= Yasuko Hatoyama =

Yasuko Hatoyama (鳩山 安子, Hatoyama Yasuko) was the wife of former Japanese Foreign Minister Iichirō Hatoyama and mother of former Prime Minister of Japan Yukio Hatoyama and Diet (Japan's bicameral legislature) member Kunio Hatoyama. Hatoyama funded the establishment of the Democratic Party of Japan (DPJ).

== Background and family ==
Hatoyama was born Yasuko Ishibashi (石橋 安子, Ishibashi Yasuko) in present-day Kurume, Fukuoka. Her father, Shojiro Ishibashi, founded the Bridgestone Corporation, the world's largest tiremaker, in 1930. She became heiress to Ishibashi's considerable inheritance upon his death in the 1970s. She attended middle and high school in Tokyo, during which time she met former Iichirō Hatoyama, who later became Foreign Minister. They were married at the Imperial Hotel, Tokyo in 1942.

The couple had two sons, both of whom have pursued successful political careers. Kunio Hatoyama served as the Minister of Internal Affairs and Communications under Prime Minister Taro Aso. Yukio Hatoyama defeated Aso in the 2009 general election and became the Prime Minister.

The Hatoyama family has been called "Japan's Kennedy family".

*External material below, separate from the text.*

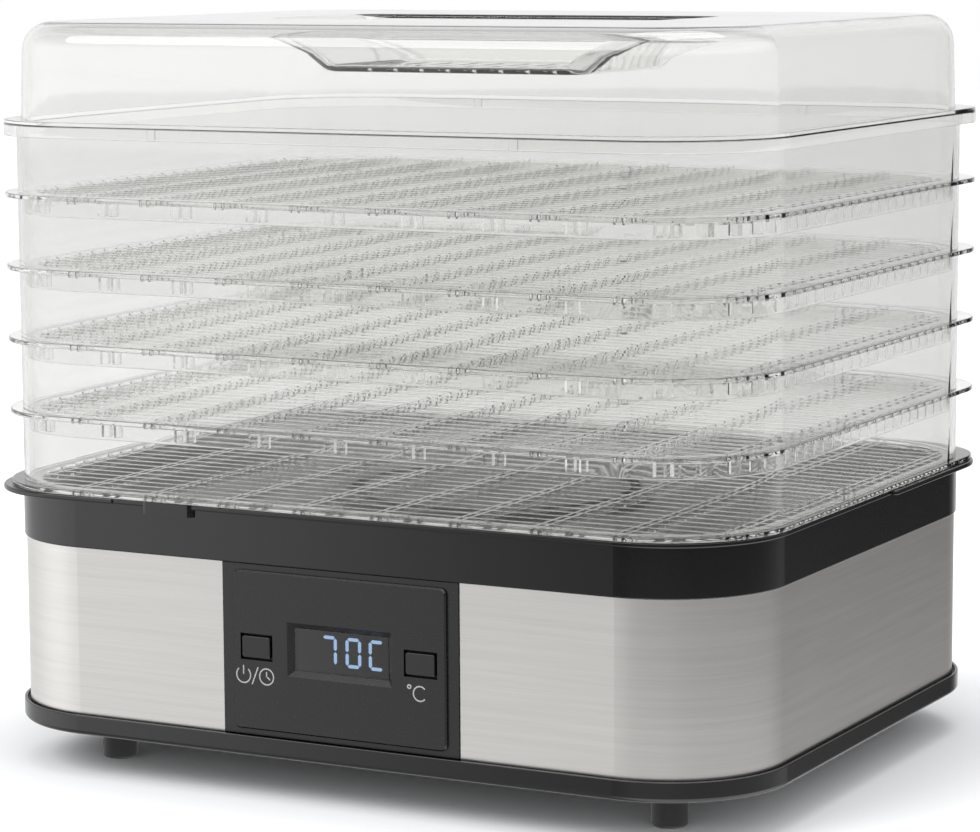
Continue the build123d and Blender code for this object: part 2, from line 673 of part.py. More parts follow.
with BuildPart() as lid:
    with BuildSketch(Plane.XY.offset(LID_SEAT)):
        outline(LID_WALL_OUT)
    extrude(amount=LID_TOP - LID_SEAT, taper=LID_DRAFT)
    fillet(lid.faces().sort_by(Axis.Z)[-1].edges(), LID_ROUND)
    with BuildSketch(Plane.XY.offset(LID_SEAT)):
        eared_outline(FLANGE_OUT, EAR_OUT, EAR_FRONT_OUT)
    extrude(amount=FLANGE)
    with BuildSketch(Plane.XY.offset(LID_SKIRT_BOTTOM)):
        eared_outline(FLANGE_OUT, EAR_OUT, EAR_FRONT_OUT)
    extrude(amount=LID_SEAT - LID_SKIRT_BOTTOM)
    with BuildSketch(Plane.XY.offset(LID_SKIRT_BOTTOM)):
        eared_outline(FLANGE_OUT - SKIRT_WALL, EAR_OUT - SKIRT_WALL, EAR_FRONT_OUT - SKIRT_WALL)
    extrude(amount=LID_SEAT - LID_SKIRT_BOTTOM, mode=Mode.SUBTRACT)
    add(lid_hollow.part, mode=Mode.SUBTRACT)
    with BuildSketch(Plane.XY.offset(LID_TOP - GRIP_DEPTH - LID_WALL)):
        RectangleRounded(GRIP_BOTTOM_W + 2 * LID_WALL, GRIP_BOTTOM_D + 2 * LID_WALL, 8)
    with BuildSketch(Plane.XY.offset(LID_TOP)):
        RectangleRounded(GRIP_TOP_W + 2 * LID_WALL, GRIP_TOP_D + 2 * LID_WALL, 8)
    loft()
    with BuildSketch(Plane.XY.offset(LID_TOP - GRIP_DEPTH)):
        RectangleRounded(GRIP_BOTTOM_W, GRIP_BOTTOM_D, 6)
    with BuildSketch(Plane.XY.offset(LID_TOP)):
        RectangleRounded(GRIP_TOP_W, GRIP_TOP_D, 6)
    loft(mode=Mode.SUBTRACT)
    # vent slots in the floor of the grip
    with BuildSketch(Plane.XY.offset(LID_TOP - GRIP_DEPTH - LID_WALL)):
        with GridLocations(12, 26, 8, 2):
            SlotOverall(20, 3, rotation=90)
    extrude(amount=LID_WALL, mode=Mode.SUBTRACT)
save(lid.part, "lid")
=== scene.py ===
# %% [markdown]
# # Food dehydrator
# A fan-heated base wrapped in brushed steel carries five clear trays and a clear lid.
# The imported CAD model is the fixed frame. It already holds the black base, the steel, the panel
# and everything inside. This lesson gives those parts their finishes, and models the clear
# trays, the lid, the lit digits and the printed marks, which need finer shapes than CAD has.

# %% Load the frame
import bmesh
import bpy
import math
from mathutils import Matrix, Vector


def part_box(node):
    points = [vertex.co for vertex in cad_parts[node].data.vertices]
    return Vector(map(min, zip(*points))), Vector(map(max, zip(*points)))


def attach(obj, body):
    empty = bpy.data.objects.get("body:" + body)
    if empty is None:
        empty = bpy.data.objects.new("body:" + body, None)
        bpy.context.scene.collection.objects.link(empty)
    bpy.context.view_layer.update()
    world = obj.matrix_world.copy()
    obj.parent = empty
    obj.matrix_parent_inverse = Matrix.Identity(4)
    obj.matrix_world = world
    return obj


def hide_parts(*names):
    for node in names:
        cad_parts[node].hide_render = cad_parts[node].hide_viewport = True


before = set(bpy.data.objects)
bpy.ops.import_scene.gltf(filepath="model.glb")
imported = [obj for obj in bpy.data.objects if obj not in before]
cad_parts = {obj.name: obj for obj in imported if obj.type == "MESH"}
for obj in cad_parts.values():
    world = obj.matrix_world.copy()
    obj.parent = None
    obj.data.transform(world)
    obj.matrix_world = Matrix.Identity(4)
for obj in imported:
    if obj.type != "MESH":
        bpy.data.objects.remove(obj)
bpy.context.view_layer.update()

# %% [markdown]
# Every place comes from the frame: the steel wrap gives the footprint, the base gives the level
# that the lowest tray stands on, and two trays give the pitch of the stack.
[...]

== Political activities ==
Hatoyama contributed significant amounts of her inheritance to help finance the political and career goals of both her sons. She donated billions of yen in 1996 when her two sons, Kunio and Yukio, co-founded the Democratic Party of Japan (DPJ). Her contributions helped to fund and establish the new political party. She was nicknamed the "Godmother" within the Japanese political world for her financial contributions to the political ambitions of her family.

== Death ==
Hatoyama resided in a home for the elderly adjacent to St. Luke's International Hospital in Chuo, Tokyo. She died there on February 11, 2013, at the age of 90. Hatoyama was survived by her two sons, four grandchildren and five great-grandchildren at the time of her death.